Я невольно хмыкнула — «редкий, часто встречающийся»! Хотя в медицине не сильна, возможно, в их науке и практике оксюморон — привычное дело. Отчасти это подтвердили дальнейшие слова медсестры.
— Был один выдающийся хирург, его звали, его звали… неважно, — (все-таки она плохо училась, больше о внешнем облике заботилась), — и оказалось, что он не выносит вида живой крови. И тогда он стал прозектором, то есть патологоанатомом, и разработал современные методики вскрытия мертвых тел.
Девушка могла наслаждаться произведенным эффектом: несколько секунд мы ошарашено молчали, переваривая полученную информацию. У меня-то перед глазами стояла жуткая картина: мужик в белом несвежем халате азартно потрошит труп и приговаривает: «Ах, какая прекрасная методика!»
— Всем мерить температуру! — приказала медсестра и вышла из палаты.
Даже ее спина выражала удовольствие, точно у актрисы, отбарабанившей сногсшибательный текст (заслуга драматурга, а не ее актерского мастерства) и скрывшейся за кулисами.
Лучше бы училась! А не изображала из себя доктора! Какие мы строгие и умные! А сама перед Русланом воображала! Я точно заметила!

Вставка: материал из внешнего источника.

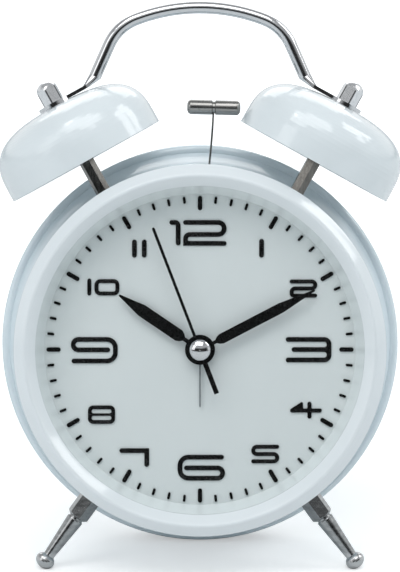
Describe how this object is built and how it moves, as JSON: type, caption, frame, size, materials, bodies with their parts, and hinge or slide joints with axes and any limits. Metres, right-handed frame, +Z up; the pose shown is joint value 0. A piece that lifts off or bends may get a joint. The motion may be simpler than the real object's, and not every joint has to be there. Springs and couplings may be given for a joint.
{
  "type": "analog alarm clock",
  "caption": "Free-standing analog twin-bell alarm clock, white case and bells, chrome rod handle, turned legs, striking hammer, quartz movement with its gear train and opening battery door",
  "frame": {"origin": "The middle of the bounding box in x and y, on the table plane that the two ball feet and the lower edge of the back cover rest on (z = 0)", "axes": "+X to the right as one reads the dial, +Y from the dial towards the back cover, +Z up from the table"},
  "size_m": [0.117, 0.074, 0.1592],
  "materials": {
    "white_paint": "gloss",
    "black_paint": "satin",
    "chrome": "polished",
    "steel": "brushed",
    "plated": "nickel plated",
    "iron": "satin",
    "grey_paint": "satin",
    "lens": "polished",
    "white_plastic": "gloss",
    "dial_card": "satin",
    "grey_plastic": "satin",
    "cream_plastic": "moulded",
    "black_plastic": "satin",
    "copper": "enamelled wire",
    "board": "solder mask",
    "cell_wrap": "printed sleeve, plain"
  },
  "bodies": {
    "clock": {"bezel": "white_paint", "glass": "lens", "reflector_ring": "white_plastic", "dial": "dial_card", "minute_track": "black_paint", "case_shell": "white_paint", "inner_frame": "grey_plastic", "back_cover": "white_plastic", "cover_screws": "plated", "battery": "cell_wrap", "contact_plus": "plated", "contact_minus": "plated", "left_bell": "white_paint", "right_bell": "white_paint", "left_post": "steel", "right_post": "steel", "post_nuts": "steel", "domed_nuts": "chrome", "handle": "chrome", "left_leg": "steel", "right_leg": "steel", "leg_nuts": "steel", "movement_front": "black_plastic", "movement_rear": "black_plastic", "movement_screws": "plated", "stator": "iron", "drive_coil": "copper", "circuit_board": "board", "quartz_crystal": "plated", "switch_body": "black_plastic", "strike_bracket": "steel", "hammer_pin": "steel", "alarm_motor": "plated"},
    "seconds": {"seconds_wheel": "cream_plastic", "second_hand": "black_paint", "centre_cap": "chrome"},
    "third": {"third_wheel": "cream_plastic"},
    "minutes": {"centre_wheel": "cream_plastic", "cannon_pinion": "cream_plastic", "minute_hand": "black_paint"},
    "motion": {"motion_wheel": "cream_plastic"},
    "hours": {"hour_wheel": "cream_plastic", "hour_hand": "black_paint"},
    "intermediate": {"intermediate_wheel": "cream_plastic"},
    "stepper_rotor": {"rotor": "cream_plastic"},
    "time_setting": {"time_arbor": "cream_plastic", "time_knob": "black_plastic"},
    "alarm_setting": {"alarm_arbor": "cream_plastic", "alarm_knob": "black_plastic"},
    "alarm_display": {"alarm_wheel": "cream_plastic", "alarm_hand": "grey_paint"},
    "hammer": {"hammer_lever": "steel", "hammer_wire": "steel", "hammer_head": "steel"},
    "cam": {"cam_wheel": "cream_plastic"},
    "motor_shaft": {"motor_pinion": "cream_plastic"},
    "door": {"battery_door": "white_plastic"},
    "switch": {"alarm_switch": "black_plastic"}
  },
  "joints": [
    {"name": "seconds_turn", "type": "hinge", "parent": "clock", "child": "seconds", "pos_m": [0, -0.0153, 0.06417], "axis": [0, 0.9768, -0.214], "continuous": true},
    {"name": "third_turn", "type": "hinge", "parent": "clock", "child": "third", "pos_m": [-0.00996, -0.01407, 0.06979], "axis": [0, 0.9768, -0.214], "continuous": true},
    {"name": "minutes_turn", "type": "hinge", "parent": "clock", "child": "minutes", "pos_m": [0, -0.0153, 0.06417], "axis": [0, 0.9768, -0.214], "continuous": true},
    {"name": "motion_turn", "type": "hinge", "parent": "clock", "child": "motion", "pos_m": [0.00432, -0.0169, 0.05687], "axis": [0, 0.9768, -0.214], "continuous": true},
    {"name": "hours_turn", "type": "hinge", "parent": "clock", "child": "hours", "pos_m": [0, -0.0153, 0.06417], "axis": [0, 0.9768, -0.214], "continuous": true},
    {"name": "intermediate_turn", "type": "hinge", "parent": "clock", "child": "intermediate", "pos_m": [0.01013, -0.01405, 0.06989], "axis": [0, 0.9768, -0.214], "continuous": true},
    {"name": "rotor_turn", "type": "hinge", "parent": "clock", "child": "stepper_rotor", "pos_m": [0.01507, -0.01344, 0.07267], "axis": [0, 0.9768, -0.214], "continuous": true},
    {"name": "time_setting_turn", "type": "hinge", "parent": "clock", "child": "time_setting", "pos_m": [0.00864, -0.0185, 0.04956], "axis": [0, 0.9768, -0.214], "continuous": true},
    {"name": "alarm_setting_turn", "type": "hinge", "parent": "clock", "child": "alarm_setting", "pos_m": [-0.00865, -0.01715, 0.05572], "axis": [0, 0.9768, -0.214], "continuous": true},
    {"name": "alarm_display_turn", "type": "hinge", "parent": "clock", "child": "alarm_display", "pos_m": [0, -0.0153, 0.06417], "axis": [0, 0.9768, -0.214], "continuous": true},
    {"name": "hammer_swing", "type": "hinge", "parent": "clock", "child": "hammer", "pos_m": [0, -0.00802, 0.09739], "axis": [0, 0.9768, -0.214], "range_deg": [-14.4, 2]},
    {"name": "cam_turn", "type": "hinge", "parent": "clock", "child": "cam", "pos_m": [0.007, -0.00963, 0.09006], "axis": [0, 0.9768, -0.214], "continuous": true},
    {"name": "motor_turn", "type": "hinge", "parent": "clock", "child": "motor_shaft", "pos_m": [0.0137, -0.00938, 0.09121], "axis": [0, 0.9768, -0.214], "continuous": true},
    {"name": "battery_door_swing", "type": "hinge", "parent": "clock", "child": "door", "pos_m": [0, 0.01538, 0.01379], "axis": [-1, 0, 0], "range_deg": [0, 90]},
    {"name": "alarm_switch_slide", "type": "slide", "parent": "clock", "child": "switch", "axis": [1, 0, 0], "range_m": [-0.0015, 0.0015]}
  ],
  "couplings": [
    {"joint": "third_turn", "follows": "seconds_turn", "ratio": -0.13333},
    {"joint": "minutes_turn", "follows": "seconds_turn", "ratio": 0.016667},
    {"joint": "motion_turn", "follows": "seconds_turn", "ratio": -0.0055556},
    {"joint": "hours_turn", "follows": "seconds_turn", "ratio": 0.0013889},
    {"joint": "intermediate_turn", "follows": "seconds_turn", "ratio": -8},
    {"joint": "rotor_turn", "follows": "seconds_turn", "ratio": 30},
    {"joint": "time_setting_turn", "follows": "seconds_turn", "ratio": 0.016667},
    {"joint": "alarm_display_turn", "follows": "alarm_setting_turn", "ratio": -0.7},
    {"joint": "motor_turn", "follows": "cam_turn", "ratio": -2.4}
  ]
}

Легко приму обвинение в ревности. Не переношу девиц, которые крутятся вокруг Руслана, строят ему глазки, и сам он расплывается пошлыми улыбочками. Единственное исключение — жена Руслана. Но и мой муж — такое же исключение! Стоит кому-нибудь начать выписывать вокруг меня кренделя, как Руслан заводится и начинает словесно стирать их с лица земли. Ни мой муж, ни жена Руслана не подозревают, что имеют в нашем лице ярых защитников нравственности их спутников.

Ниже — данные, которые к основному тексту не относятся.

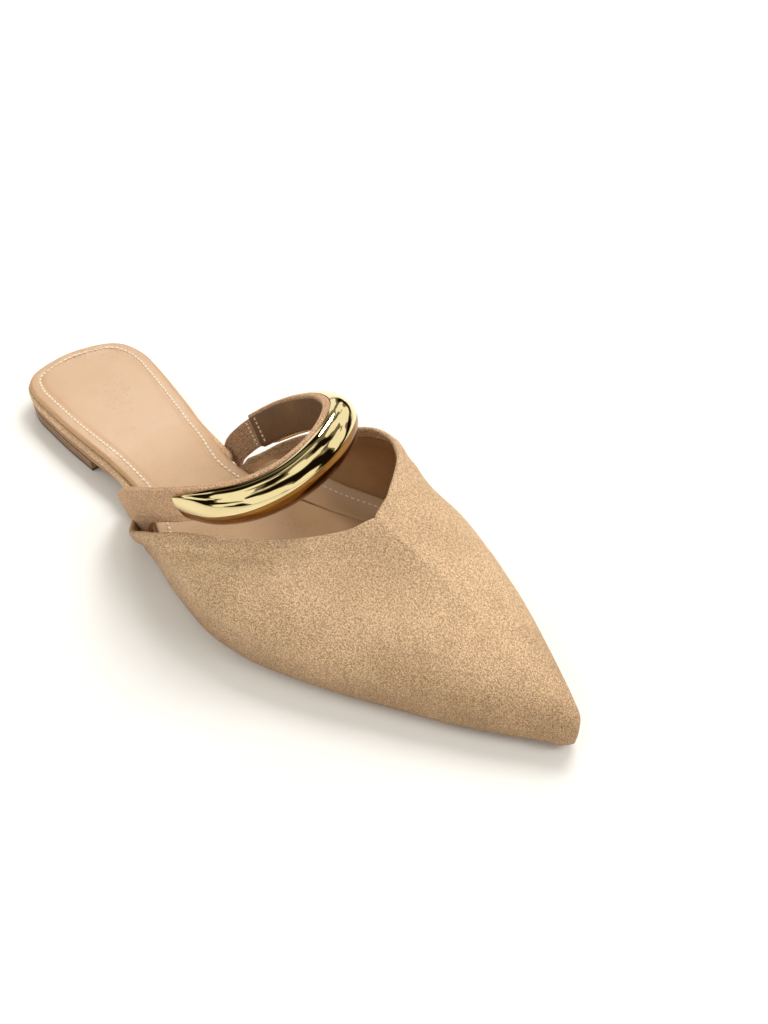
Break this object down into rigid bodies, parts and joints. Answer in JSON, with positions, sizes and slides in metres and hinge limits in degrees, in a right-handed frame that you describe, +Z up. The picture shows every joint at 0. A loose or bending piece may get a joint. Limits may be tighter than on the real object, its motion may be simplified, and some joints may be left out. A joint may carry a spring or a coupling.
{
  "type": "pointed flat mule",
  "caption": "Pointed flat mule for the right foot: open heel, V throat, leather insole, low heel block, and an instep strap with an elastic end and a domed metal bar.",
  "frame": {"origin": "on the floor under the middle of the shoe's length and width", "axes": "+X along the shoe from heel to toe, +Y towards the inner side of the foot, +Z up from the floor"},
  "size_m": [0.265, 0.0858, 0.0615],
  "materials": {
    "sole": "brown leather-like sole, matt underneath, dyed edge",
    "heel": "stacked brown heel, waxed sides with fine layers",
    "suede": "tan suede with a short brushed nap",
    "insole_leather": "smooth tan leather with a soft sheen and a cream running stitch",
    "strap_suede": "tan suede outside and smooth tan leather inside, with rolled edges",
    "elastic": "brown woven elastic",
    "gold": "pale gold plating, polished like a mirror"
  },
  "bodies": {
    "root": {"outsole": "sole", "heel_block": "heel", "footbed": "suede", "insole": "insole_leather", "upper": "suede", "strap": "strap_suede", "strap_elastic": "elastic", "metal_bar": "gold"}
  },
  "joints": []
}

— Никогда не встречался с девушкой, которая в обмороки падает! — мечтательно произнес четвертый пациент, до сих пор молчавший, как и Руслан прикованный к постели задранной ногой. — А хотелось бы!

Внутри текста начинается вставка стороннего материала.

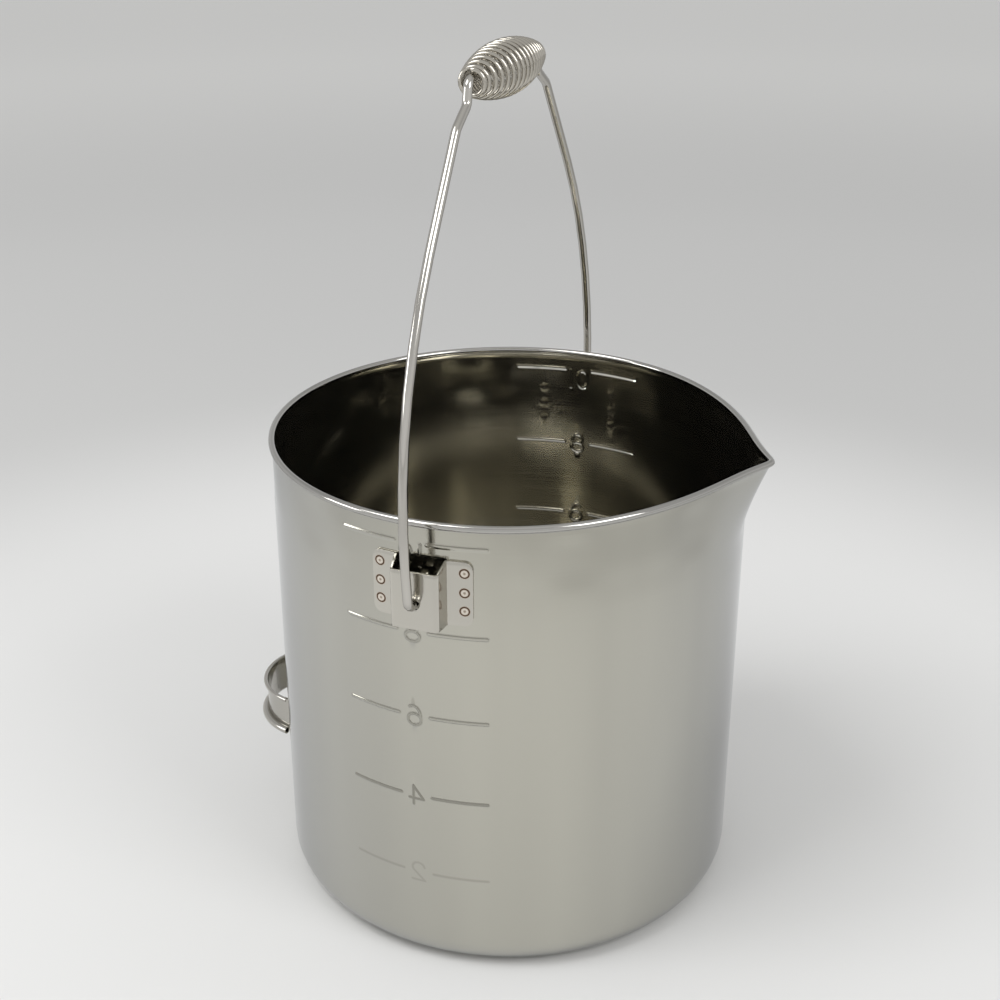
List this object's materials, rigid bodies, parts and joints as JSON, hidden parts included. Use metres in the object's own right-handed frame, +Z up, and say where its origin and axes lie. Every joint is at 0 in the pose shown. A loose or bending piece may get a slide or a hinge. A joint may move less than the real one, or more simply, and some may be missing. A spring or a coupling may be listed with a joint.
{
  "type": "candle melting pot",
  "caption": "Tall round sheet-steel melting pot with pouring spout, rolled rim, wire bail with coil grip held in welded ears, and a low strap handle for tilting.",
  "frame": {"origin": "centre of the base, on the surface the pot stands on", "axes": "+Z up the pot's axis, +X towards the pouring spout, ears and bail pivots along Y, tilt handle at -X; the bail is stored upright"},
  "size_m": [0.2827, 0.2798, 0.4343],
  "materials": {
    "pot_sheet": "satin to mirror polished stainless sheet",
    "ear_sheet": "satin stainless sheet",
    "weld": "heat tinted spot weld",
    "wire": "bright drawn stainless wire",
    "coil": "bright drawn stainless wire"
  },
  "bodies": {
    "pot": {"pot_shell": "pot_sheet", "ear_left": "ear_sheet", "ear_right": "ear_sheet", "ear_welds_left": "weld", "ear_welds_right": "weld", "tilt_handle": "ear_sheet", "tilt_handle_welds": "weld"},
    "bail": {"bail_wire": "wire"},
    "grip": {"grip_coil": "coil"}
  },
  "joints": [
    {"name": "bail_swing", "type": "hinge", "parent": "pot", "child": "bail", "pos_m": [0, 0, 0.2088], "axis": [0, 1, 0], "range_deg": [-130, 141]},
    {"name": "grip_spin", "type": "hinge", "parent": "bail", "child": "grip", "pos_m": [-0.00371, 0, 0.42132], "axis": [0, 1, 0], "continuous": true}
  ]
}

— На кой? — спросил больной на костылях. — Тебе ж объяснили, что они зеленого цвета и глаза закатились. Какое удовольствие?
Я поняла, что пора уходить, что начинается мужской разговор, оскорбительный для моих ушей. Встала, начала прощаться. Остановило меня предложение Ивана Матвеевича:
— Голубушка, сбегай, а?
— Куда «сбегай»? — не поняла я.
— Тут рядом с больницей гастроном. Купи беленькой, а?
— Лучше портвейна, — сказал товарищ на костылях.
— Да чего жмотиться! — возразил обездвиженный больной в углу. — Коньяка пусть купит!
— Вам нельзя! — поразилась я. — Даже салаты запрещены! Вы — больные!
— Мы только на конечности больные, — уточнил Иван Матвеевич.
— А желудок и душа здоровые! — подхватил товарищ на костылях.
— Душа очень просит! — заверил из угла четвертый пациент.
— Ты мне друг или не друг? — грозно повысил голос Руслан.
Видели бы их лица! Даже не лица меня тронули, а шеи! Шеи у них вытянулись, напряглись, потянулись ко мне в страстном призыве. И, конечно, глаза! Четыре пары голодных мужских глаз!
Каюсь, сбегала. Купила им бутылку сухого вина. За что сначала обругали ввиду низкого градуса, а потом сказали: ну, хоть это! И на карауле стояла у дверей палаты, пока они открывали бутылку и разливали вино по кружкам — домашним, принесенным их родными для чая и компота.
Выпили мужики, легли довольные, опустили головы на сиротские больничные подушки. Я забрала бутылку, спрятала в сумку, помахала всем ручкой. Руслан показал мне кулак, я ему — ехидно, язык. Кто в споре победил? Уже закрывая дверь, услышала, как спрашивают моего друга:
— Она тебе вообще-то кто?
Интересно, хотя и абсолютно ясно, что Руслан ответил.